The lawyer also criticized the government’s inaction against the hardline Islamist party Tehreek-e-Labbaik Pakistan (TLP), which staged a massive protest against police in Sargodha against the arrest of their members involved in Gill’s lynching.

“TLP leaders publicly threatened police and Christians and proudly endorsed Gill’s killing, yet no action has been taken against them,” Jamal said. “It was also an apparent attempt to pressure the court.

Expecting Pakistani judges to hear and decide sensitive cases without the support and protection of the government is tantamount to giving them a death sentence.”

The Urban Area Police Station had registered an FIR on behalf of the state against 44 named and 300 to 400 unidentified suspects.

The case was registered under several sections of the Anti-Terrorism Act (ATA) 1997 and Pakistan Penal Code (PPC), including murder, attempt to murder, obstructing public officials in discharging their duty, assaulting a public official, and mischief by fire or explosive material with intent to destroy a house or cause death or hurt.

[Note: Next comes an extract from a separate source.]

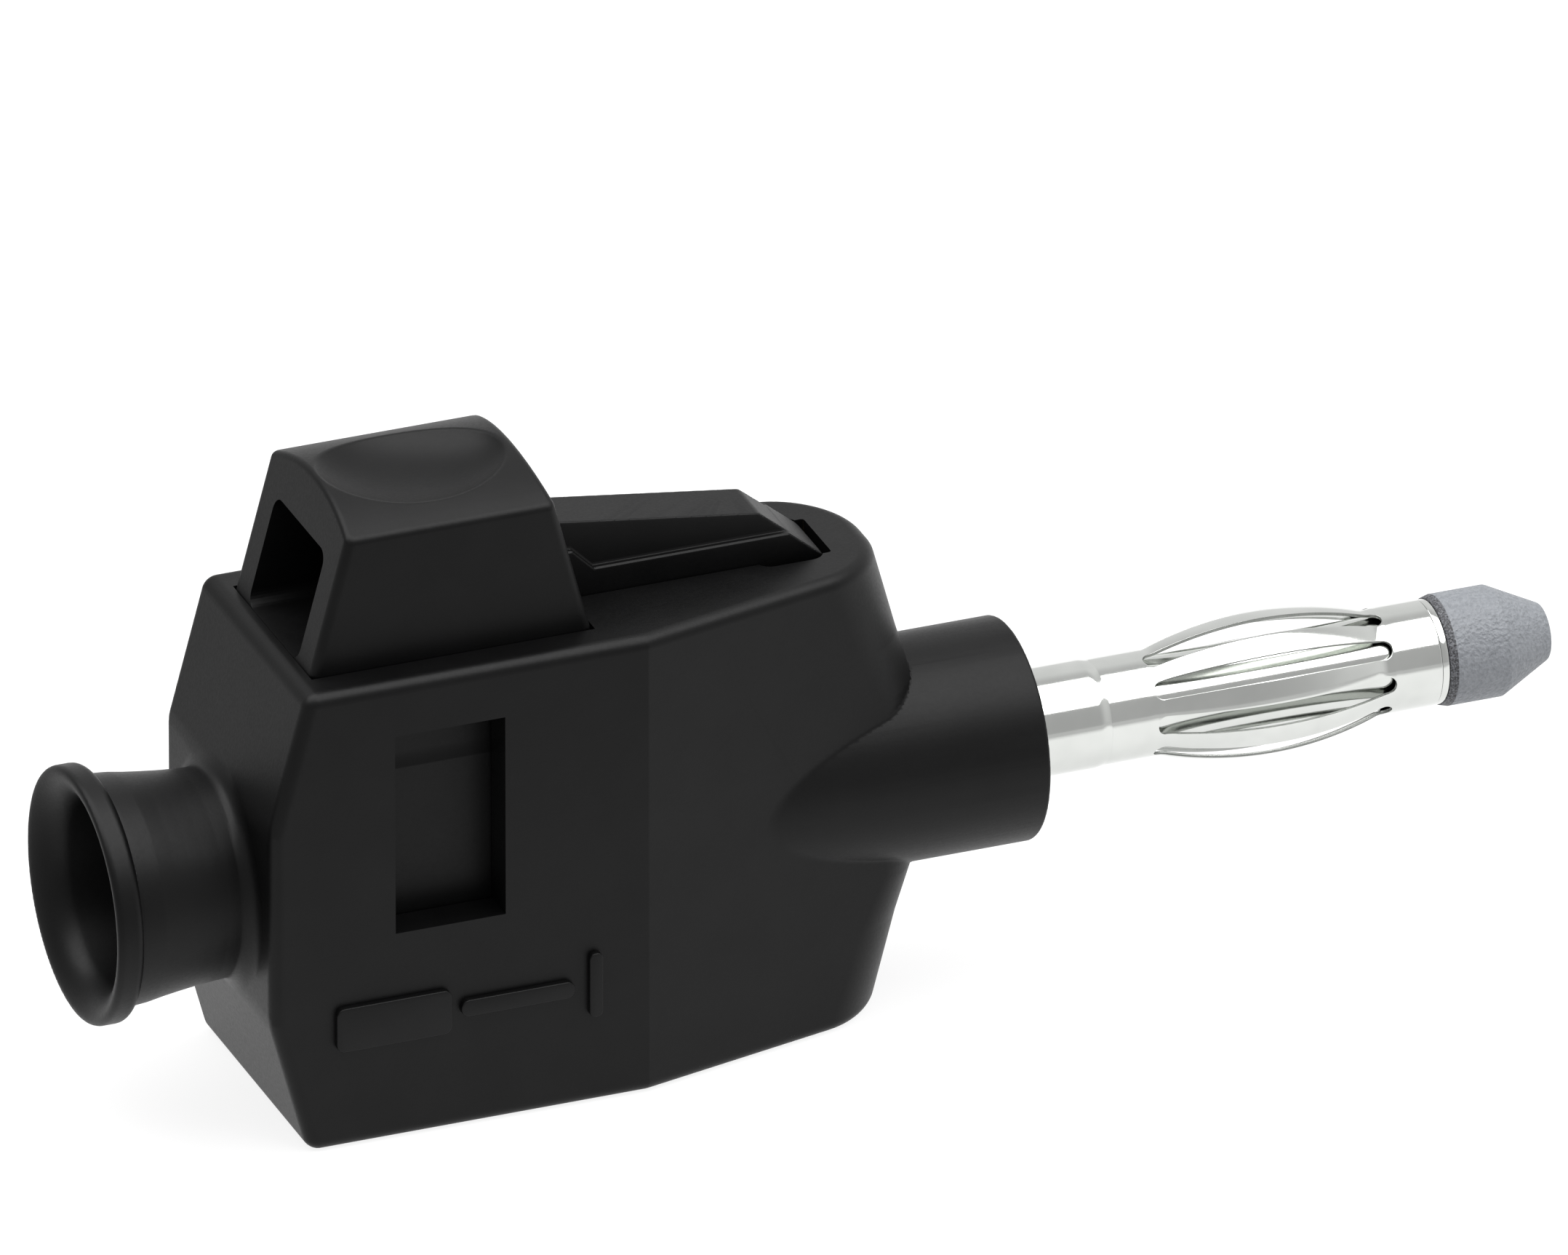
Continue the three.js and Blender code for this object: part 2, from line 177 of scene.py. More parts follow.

Judge Abbas admitted the suspects’ pleas, in which they claimed the police had implicated them in the case only based on suspicion. They stated that the police had failed to attribute their specific roles in the incident, and none of the 18 witnesses had identified them.

“Nothing has been recovered from their possession,” they added.

Accepting the petitions, the judge ordered the suspects’ release on bail against surety bonds of 100,000 rupees (US$360) each.

The release of the suspects has shocked and disappointed Christians and rights advocates.

“They think that Gill’s case will have a similar outcome as the Jaranwala cases on August 16. In those cases, all detained suspects were released on bail, and the court stopped the proceedings because of a faulty police investigation and weak prosecution.”

The victim’s son, Sultan Gill, confirmed to Christian Daily International-Morning Star News that police had neither recorded their statements nor informed them about the bail applications.

“The news of the bails came as a surprise to us,” Sultan Gill said. “We only came to know about this when the police suddenly increased deployment in our area, as most of the men freed on bail are from our neighborhood.”

He said that the police were forcing them to stay indoors, making them prisoners in their own houses.

“We are clueless and don’t know where this case is headed. I don’t think we have any other option but to relocate from this city,” he said.

“Despite church leaders and Christian socio-political activists speaking out against the escalating violent persecution of their community, the government’s silence and inaction have led many to believe that the community has been abandoned to the mercy of Islamist extremists.”

Pakistan ranked seventh on Open Doors’ 2024 World Watch List of the most challenging places to be a Christian, as it was the previous year.